- Born: Mohammed Lamari 7 June 1939 Biskra, Algeria
- Died: 13 February 2012 (aged 72) Tolga, Algeria
- Allegiance: Algeria
- Branch: French Army Algerian People's Army
- Service years: 1957–2012
- Rank: Lieutenant General
- Unit: 11th Cavalry Scouts Regiment
- Commands: Chief of Staff of the People's National Army

= Mohamed Lamari =

Algerian general (1939–2012)

Lt. Gen. Mohamed Lamari (7 June 1939 – 13 February 2012) (محمد العماري) was Chief of Staff of the Algerian army during most of the Algerian Civil War.

==Personal life==
He was born on 7 June 1939 in Biskra, to a family originally from Bordj Benazzouz (near Biskra).

==Early military career==
He joined the French army, completing his training in the cavalry at the Ecole de guerre in Saumur. In 1961, seven years into the Algerian War of Independence (and just a year before independence), he changed sides, joining the National Liberation Army. After independence, he trained as an artilleryman at the M. V. Frunze Military Academy, then as a general staff officer at the Ecole de Guerre in Paris. From 1970 to 1976 he commanded a regional general staff, then he worked in the general staff operational bureau until 1988, when he became commander of the 5th military region (eastern Algeria around Constantine). In 1989, he became commander of ground forces.

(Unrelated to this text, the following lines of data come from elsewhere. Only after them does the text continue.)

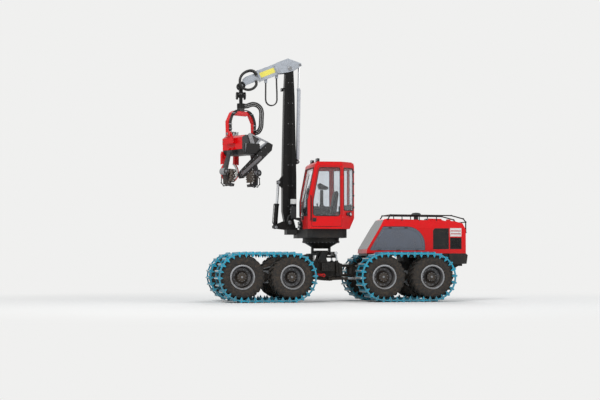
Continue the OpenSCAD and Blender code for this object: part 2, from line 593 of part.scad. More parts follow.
module extension() color([0.74, 0.76, 0.79]) outer_pose() {
    block(350, outer_len - 225, -ext_half, ext_half, 5 + fit, 250);
    side(2 - ext_half, ext_half - 2) polygon([[outer_len - 235, 10], [outer_len - 235, 248],
        [outer_len - 135, 220], [outer_len - 115, 120], [outer_len - 155, 20]]);
    for (e = [[60, 95], [-95, -60]]) side(e[0], e[1]) polygon([[outer_len - 215, 20],
        [outer_len - 215, 200], [outer_len + 40, 130],
        [outer_len + 90, 33], [outer_len + 40, -50], [outer_len - 60, -50]]);
    bar_y(outer_len, 33, 35, -100, 100);
}
module tip_link() color([0.08, 0.08, 0.09]) translate([tip_x, boom_y, tip_z]) difference() {
    union() {
        bar_y(0, 0, 85, -57, 57);
        block(-55, 55, -57, 57, -260, 0);
        for (d = [-80, 50]) block(d, d + 30, -60, 60, -330, -200);
        bar_x(0, -300, 60, -80, 80);
        block(-80, 80, -60, 60, -230, -190);
    }
    bar_y(0, 0, 35 + fit, -100, 100);
    block(-50, 50, -70, 70, -400, -232);
    bar_x(0, -300, 30 + fit, -100, 100);
}
module swing_link() color([0.08, 0.08, 0.09]) translate([tip_x, boom_y, tip_z]) {
    bar_x(0, -300, 30, -85, 85);
    bar_x(0, -300, 58, -49, 49);
    block(-49, 49, -55, 55, -560, -300);
    bar_z(0, 0, 120, -rotator_drop + 90, -540);
}
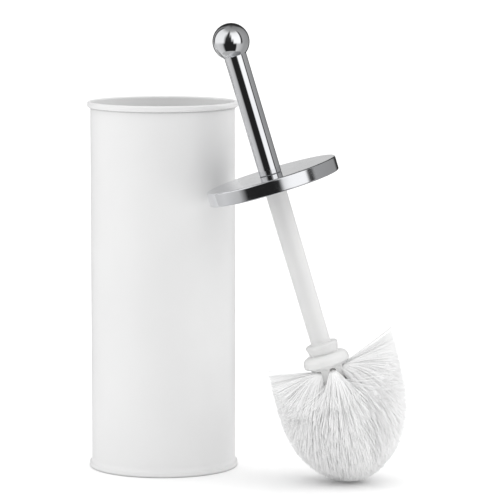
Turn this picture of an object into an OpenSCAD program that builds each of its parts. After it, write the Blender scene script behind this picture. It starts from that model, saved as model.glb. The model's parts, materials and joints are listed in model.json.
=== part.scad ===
// Toilet brush and its tall steel canister, with a lift-out drip cup.
// Z is up and the origin is on the canister's axis, at the floor.
// The brush stands on its bristles beside the canister, and leans towards it.

/* [Canister] */
// Outside diameter of the steel wall
can_d = 100; // [88:1:125]
// Height from the floor to the top of the rolled rim
can_h = 255; // [235:1:320]
// Thickness of the wall's steel sheet
can_wall = 0.5; // [0.4:0.1:0.7]
// How far the rolled rim stands out from the wall
curl_out = 2.1; // [1.8:0.1:3]
// Height of the rolled rim
curl_h = 4.2; // [3.8:0.1:6]
// Thickness of the pressed base's steel sheet
base_t = 0.5; // [0.4:0.1:0.7]
// Height of the seam that joins the base to the wall
seam_h = 3.6; // [3.2:0.1:5]
// Radius of the wall's outward flare just above the seam
flare_r = 5; // [4:0.5:8]
// Height of the base panel above the floor
base_rise = 4.6; // [4:0.1:8]

/* [Drip cup] */
// Space between the cup and the canister wall, all round
cup_gap = 0.9; // [0.5:0.1:3]
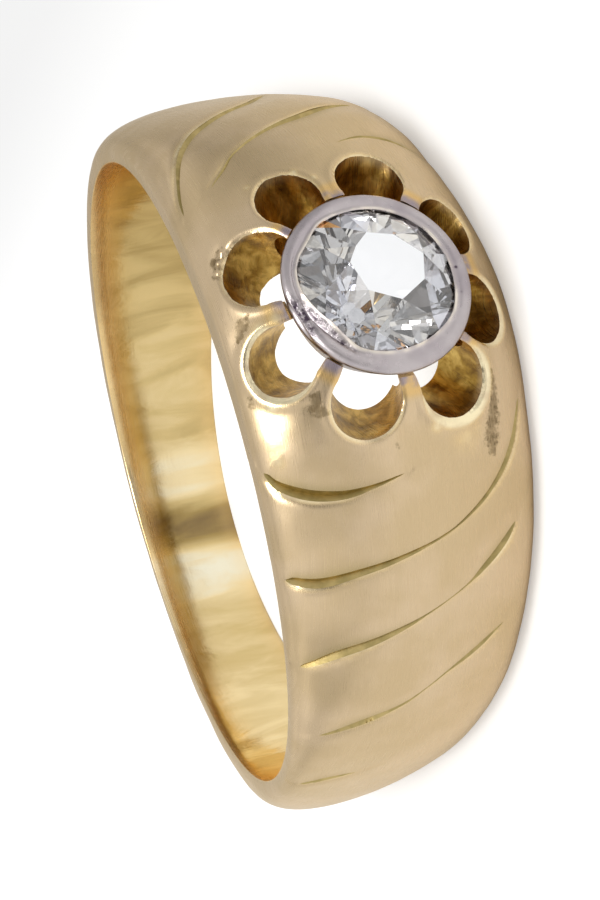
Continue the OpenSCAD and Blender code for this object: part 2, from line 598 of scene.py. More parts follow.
@dataclass(frozen=True)
class LobeShape:
    """The drilled and sawn lobes round the stone."""

    drill_x: float = 11.3
    inner_reach: float = 3.8
    length: float = 9.0
    throat: float = 1.4
    usual_r: float = 0.93
    taper: float = 18.0
    inset: float = 0.03
    overlap: float = 0.98
    arc_points: int = 84
    flank_points: int = 9
    foot_shares: tuple[float, float] = (0.33, 0.67)
    wall_steps: int = 72
    rows: tuple[LobeRow, ...] = (
        LobeRow(26, 2.85, 0.85, 43, -10, 0.10, 0.02, 0.9),
        LobeRow(66, 2.85, 1.03, 41, -16, 0.14, 0.02, 1.0),
        LobeRow(115, 3.20, 0.91, 48, -4, 0.10, 0.16, 0.5),
        LobeRow(159, 3.05, 0.93, 43, 11, 0.09, 0.05, 0.3),
        LobeRow(206, 2.95, 0.97, 38, 20, 0.09, 0.24, 0.4),
        LobeRow(249, 2.65, 0.94, 40, 12, 0.11, 0.09, 0.7),
        LobeRow(298, 2.60, 0.89, 45, 3, 0.11, 0.03, 0.7),
        LobeRow(344, 2.75, 0.94, 38, 3, 0.10, 0.02, 0.7),
    )

    def frame(self, row: LobeRow) -> Matrix:
        """Return the matrix from a drill's own frame, X along the drill, to the ring's frame."""
        turn = Matrix.Rotation(math.radians(row.turn), 4, "X")
        side = Matrix.Rotation(math.radians(row.side), 4, "Y")
        lean = Matrix.Rotation(math.radians(row.lean), 4, "Z")
        return turn @ Matrix.Translation((self.drill_x, row.out, 0.0)) @ side @ lean

    def flat(self, row: LobeRow, points: Array) -> tuple[Array, Array, Array]:
        """See points along the drill.

        Args:
            row: The lobe.
            points: Points in the ring's own frame.

        Returns:
            Their place in the drill's frame, their distance from the cut outline, negative inside, and
            how far out from the stone they lie round the drill, from -1 to 1.
        """
        back = np.array(self.frame(row).inverted())
        place = points @ back[:3, :3].T + back[:3, 3]
        across, up = -place[:, 2], place[:, 1]
        taper = math.radians(self.taper)
        radius = (1 - self.inset) * row.radius
        from_drill = np.hypot(across, up)
        flank = np.abs(across) * math.cos(taper) - up * math.sin(taper) - radius
        wedge = np.maximum(np.maximum(flank, -self.throat - up), up + radius * math.sin(taper))
        return place, np.minimum(from_drill - row.radius, wedge), up / np.maximum(from_drill, 1e-6)

    def outline(self) -> list[tuple[float, float]]:
        """Return the cut outline for a radius of 1, from one flank round the drilled side to the throat."""
        taper = math.radians(self.taper)
        radius = 1 - self.inset
        start = -taper - math.acos(radius) * self.overlap
        turns = np.linspace(start, math.pi - start, self.arc_points)
        arc = [(math.cos(a), math.sin(a)) for a in turns]
        reach = self.throat / self.usual_r
        end = radius * math.cos(taper) - (reach - radius * math.sin(taper)) * math.tan(taper)
        first, last = arc[-1], arc[0]
        shares = np.linspace(0, 1, self.flank_points)
        fall = [(first[0] + (-end - first[0]) * s, first[1] + (-reach - first[1]) * s) for s in shares[1:]]
        foot = [(-end + 2 * end * s, -reach) for s in self.foot_shares]
        rise = [(end + (last[0] - end) * s, -reach + (last[1] + reach) * s) for s in shares[:-1]]
        return arc + fall + foot + rise

    def cutter(self) -> Thing:
        """Build the cutter of a lobe of radius 1 along Z, which the tree sets out round the stone."""
        ring = self.outline()
        heights = [-self.inner_reach + self.length * k / self.wall_steps for k in range(self.wall_steps + 1)]
        points = [(x, y, z) for z in heights for x, y in ring]
        thing = new_object("lobe_cutter", np.array(points), ring_faces(len(heights), len(ring)))
        point_outwards(thing)
        return thing

    def places(self) -> Thing:
        """Build one point for each lobe, with the turn, size and roughness that the tree reads."""
        spots, turns, sizes, chips = [], [], [], []
        for row in self.rows:
            frame = self.frame(row) @ Matrix.Rotation(math.radians(90), 4, "Y")
            spots.append(frame.translation[:])
            turns.append(frame.to_euler("XYZ")[:])
            sizes.append((row.radius, row.radius, 1.0))
            chips.append(row.chips)
        thing = new_object("lobe_places", np.array(spots), [])
        put_values(thing.data, "drill_turn", np.array(turns))
        put_values(thing.data, "drill_size", np.array(sizes))
        put_values(thing.data, "chips", np.array(chips))
        return thing


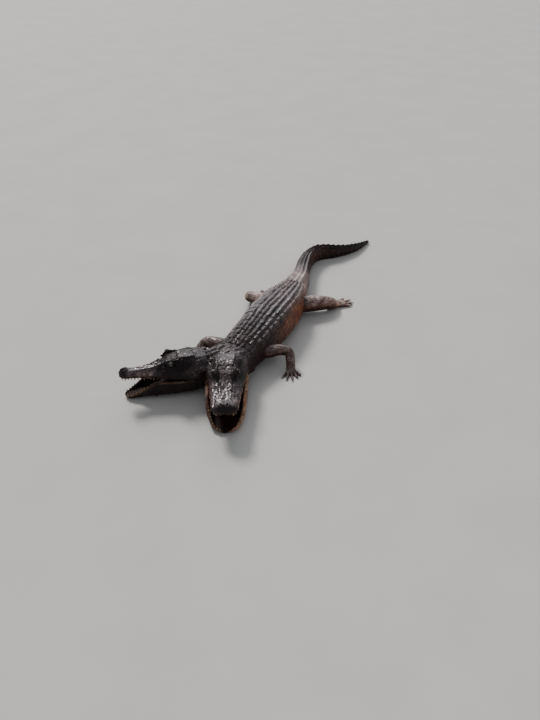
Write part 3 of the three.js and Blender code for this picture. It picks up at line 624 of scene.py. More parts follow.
class Neighbours:
    """Means over each point's neighbours."""

    def __init__(self, edges, count):
        self.count = count
        self.a = np.concatenate([edges[:, 0], edges[:, 1]])
        self.b = np.concatenate([edges[:, 1], edges[:, 0]])
        self.degree = np.maximum(np.bincount(self.a, minlength=count), 1)

    def mean(self, values):
        if values.ndim == 1:
            return np.bincount(self.a, values[self.b], self.count) / self.degree
        return np.stack([self.mean(values[:, k]) for k in range(values.shape[1])], -1)

    def smooth(self, values, rounds, share=0.6):
        for _ in range(rounds):
            values = values + share * (self.mean(values) - values)
        return values


def hashed(cells, seed):
    """Three even random numbers for each whole-number cell."""
    x, y, z = (cells[..., k].astype(np.uint64) for k in range(3))
    value = x * np.uint64(73856093) ^ y * np.uint64(19349663) ^ z * np.uint64(83492791) ^ np.uint64(seed
        * 7919)
    numbers = []
    for k in range(3):
        value = value * np.uint64(6364136223846793005) + np.uint64(1442695040888963407 + k)
        numbers.append(((value >> np.uint64(33)) & np.uint64(0xFFFFFF)).astype(float) / 0x1000000)
    return np.stack(numbers, -1)


def soft_noise(points, size, seed):
    """Smooth noise from -1 to 1 with lumps of about that size."""
    spot = points / size + 1000
    base = np.floor(spot)
    w = spot - base
    w = w * w * (3 - 2 * w)
    total = np.zeros(len(points))
    for i in (0, 1):
        for j in (0, 1):
            for k in (0, 1):
                corner = hashed(base + np.array([i, j, k]), seed)[:, 0]
                weight = (w[:, 0] if i else 1 - w[:, 0]) * (w[:, 1] if j else 1 - w[:, 1]) * (w[:, 2] if k
                    else 1 - w[:, 2])
                total += corner * weight
    return total * 2 - 1


def build_shell():
    shell = Shell()
    claws = []
    at = np.concatenate([np.arange(0, 1360, 5.0), [1360, 1364, 1366]])
    angle = np.arange(88) / 88 * 2 * math.pi
    rings = body_point(at[:, None] + 0 * angle[None], angle[None] + 0 * at[:, None])
    rings[..., 2] = np.maximum(rings[..., 2], FLOOR)
    shell.rings(rings, BODY_REGION, 0, at)
    for owner, which in enumerate(HEADS):
        rings = neck_rings(which)
        shell.rings(rings, NECK_REGION, owner, np.linspace(0, 1, len(rings)))
        head_parts(which, shell)
    for owner, name in enumerate(LIMBS):
        share = np.linspace(0.0, 1, 44)
        rings = limb_rings(name, share)[0]
        shell.rings(rings, LIMB_REGION, owner, share)
        foot_parts(name, shell, claws)
    return shell, claws


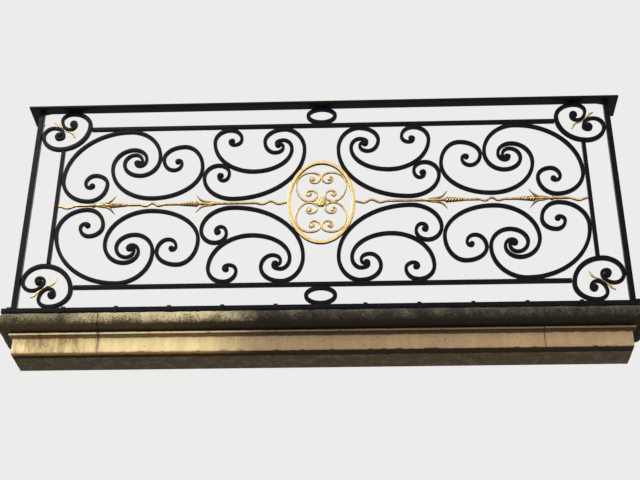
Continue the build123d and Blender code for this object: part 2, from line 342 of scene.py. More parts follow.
def worn_stone(shell, low, high, pitch, round_edge, ends, wear, finish=0, chips=0):
    """A stone block as a fine grid, its front and chosen ends rounded, its faces worn back unevenly
    and its arrises chipped. The round is worked on the front at low y and on the ends named in ends
    (-1 left, 1 right)."""
    counts = [max(1, round((high[k] - low[k]) / pitch[k])) for k in range(3)]
    ticks = [[low[k] + (high[k] - low[k]) * i / counts[k] for i in range(counts[k] + 1)] for k in range(3)]
    index, points, faces = {}, [], []

    def corner(i, j, k):
        if (i, j, k) not in index:
            index[i, j, k] = len(points)
            points.append(Vector((ticks[0][i], ticks[1][j], ticks[2][k])))
        return index[i, j, k]

    for axis in range(3):
        a, b = (axis + 1) % 3, (axis + 2) % 3
        for fixed in (0, counts[axis]):
            for p in range(counts[a]):
                for q in range(counts[b]):
                    ring = []
                    for da, db in ((0, 0), (1, 0), (1, 1), (0, 1)):
                        spot = [0, 0, 0]
                        spot[axis], spot[a], spot[b] = fixed, p + da, q + db
                        ring.append(corner(*spot))
                    faces.append(ring if fixed else ring[::-1])

    core_low = (low[0] + round_edge * (-1 in ends), low[1] + round_edge, low[2] + round_edge)
    core_high = (high[0] - round_edge * (1 in ends), high[1], high[2] - round_edge)

    def in_core(point):
        return Vector([min(max(point[k], core_low[k]), core_high[k]) for k in range(3)])

    back_fade, joint_fade = 12, 3
    hollow_size, bite_size, chip_size = 42, 11, 17
    worn = []
    for point in points:
        core = in_core(point)
        out = point - core
        if out.x or out.y:
            point = core + out.normalized() * max(abs(v) for v in out)
        out = (point - in_core(point)).normalized()
        free = min(1, max(0, (high[1] - point.y) / back_fade))
        for end, side in ((-1, low[0]), (1, high[0])):
            if end not in ends:
                free *= min(1, abs(point.x - side) / joint_fade)
        hollow = max(0, 0.5 + noise.fractal(point / hollow_size, 0.9, 2.1, 5))
        bite = max(0, noise.noise(point / bite_size) - 0.35) * 4
        chip = max(0, noise.noise(point / chip_size + Vector((9, 4, 2))) + 0.1)
        spall = chips * 2 * abs(out.y * out.z) * chip
        worn.append(tuple(point - out * free * (wear * (hollow + bite) + spall)))
    shell.add(worn, faces, finish)


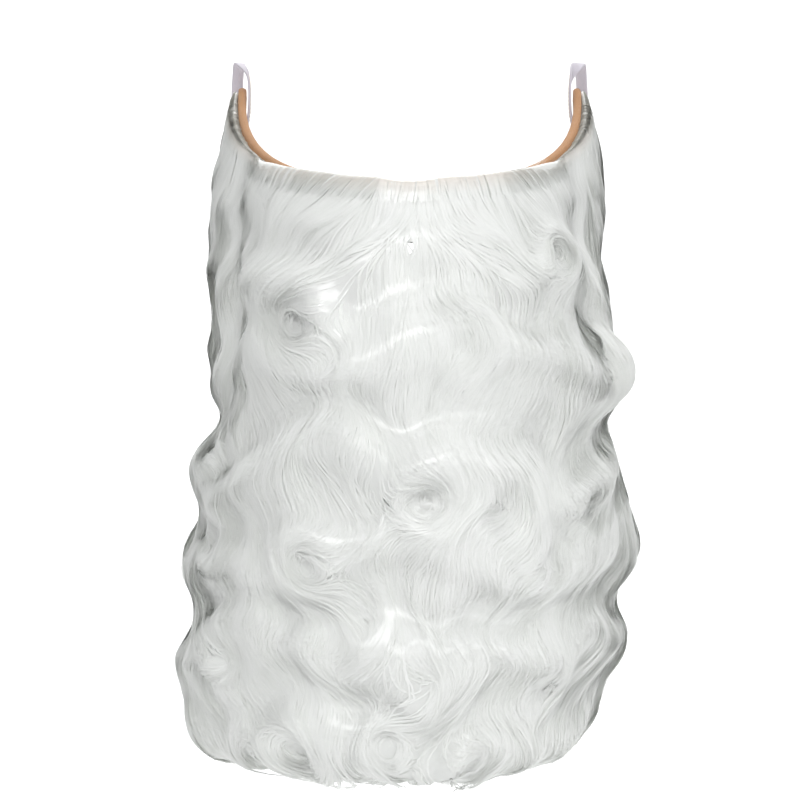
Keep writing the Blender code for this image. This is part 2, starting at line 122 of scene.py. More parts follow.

Lamari's sons include Farid (a military dentist) and Mourad, an adviser at the Algerian embassy to Belgium.

==Civil war==
In the military coup of 1992 that started the Algerian Civil War, he was prominent among the officers demanding then-President Chadli Bendjedid's resignation. According to Mohamed Samraoui, he was relieved of his functions by the next President, the short-lived Mohamed Boudiaf, in March 1992, and only regained them after Boudiaf's assassination. He was then put in charge of an anti-terrorism task force of 15,000 soldiers, the CCLAS (Centre de commandement de la lutte antisubversive). In July 1993, as Liamine Zeroual became Minister of Defense, Mohamed Lamari became Chief of Staff, a post in which he would remain for more than a decade of war.

Politically, he was considered an eradicationist, rejecting the idea of negotiation with the government's Islamist opponents. In his capacity as head of the CCLAS, he was accused by Mohamed Samraoui of ultimately controlling the Organisation of Young Free Algerians, a pro-government armed group claiming credit for various attacks on civilians.

==Controversy==
In 2002, he caused some controversy by publicly claiming that the military was no longer involved in national politics, the crisis of the 1990s being past; this claim angered other generals. In August 2004, he resigned and retired, ostensibly for health reasons; he was rumoured to have had differences with President Abdelaziz Bouteflika. He was replaced by General Ahmed Gaid Salah.